How to Get more Customers to see your Facebook posts
Imagine a box of donuts on the table in your break room. Do they sit there all day untouched? No! The first person wanders in, sees the donuts and helps herself. Next thing you know, someone walks past your desk, leaving a trail of sprinkles. Or you're sitting in a meeting and half the people are coating themselves in powdered sugar while the other half are thinking, "Where are the donuts?"
Turning Your Facebook Posts into a "Box of Donuts"
Getting your office to help power your Facebook presence may feel like it's harder than cranking a treadmill up to a 13 incline and trying to run a few miles. Around the conference table everyone agreed they were all in. "Sure, we'll definitely like/comment/share those posts." But it doesn't happen. Ever wonder why?

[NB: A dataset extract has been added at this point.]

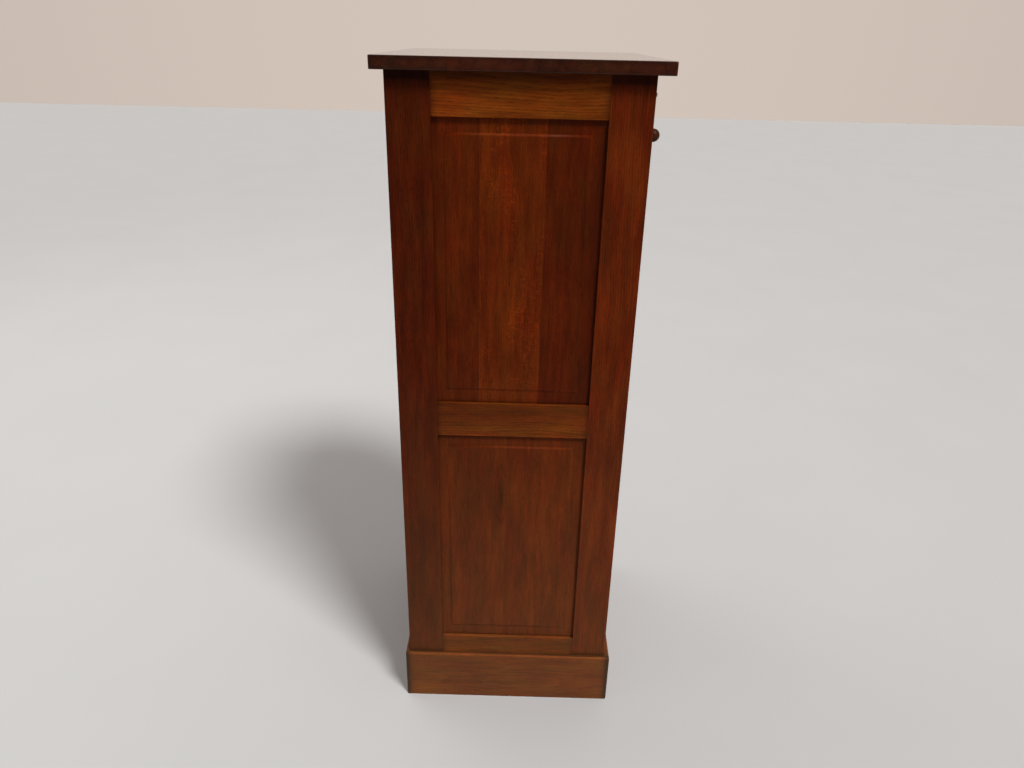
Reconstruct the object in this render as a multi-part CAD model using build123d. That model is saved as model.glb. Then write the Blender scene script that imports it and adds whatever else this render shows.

The first problem may be that they've never liked/commented/shared anything from the company before. If that's the case, then nothing is ever showing up in their newsfeed. That's how the Facebook algorithm works. So crossing the hurdle of getting each team member to find a post from your company and like/comment/share is like delivering the box of donuts in the break room. Once you interact with a post, Facebook says, "Hmmmm, you must want to see more from that company. The next content that's posted, I'll make sure to stick in your Newsfeed." Facebook doesn't want you missing out on the donuts.
Start with 1 Simple Like
Try designating one person to like/comment/share a post. Perhaps the person who actually posted it. Makes sense for the person who brought the donuts to tell some people, "Hey, the donuts are here!" Once they've posted, all they have to do is like/comment/share it. Though it seems so simple, here's how it works (and sometimes doesn't) at Idea Decanter:
The post above was not original content. We were sharing someone else's news that we thought our community might like. Now keep in mind, there are just two of us at Idea Decanter. And in this case, neither of us bothered to like/comment/share the link EVEN THOUGH we thought it was important enough to post. And because there was no liking/commenting/sharing it showed up in this many newsfeeds:
Now 17 people is better than none, but this isn't the kind of traction we're looking for. Why didn't we get involved with our own content? Did we think we were getting by, sneaking a donut and we didn't want anyone to notice? That's not really the point of social media. You want people to notice! Now check out this post of original content that we REALLY wanted people to see. We grabbed that proverbial donut and then told everyone in our network about it:
With 1 share and a handful of likes, this post about a video that we'd invested time in creating and wanted to share with our followers showed up in this many newsfeeds:
We don't even have that many fans of the Idea Decanter page. Behold the Power of a little interaction. Think of what it could do in an office with more than 2 people.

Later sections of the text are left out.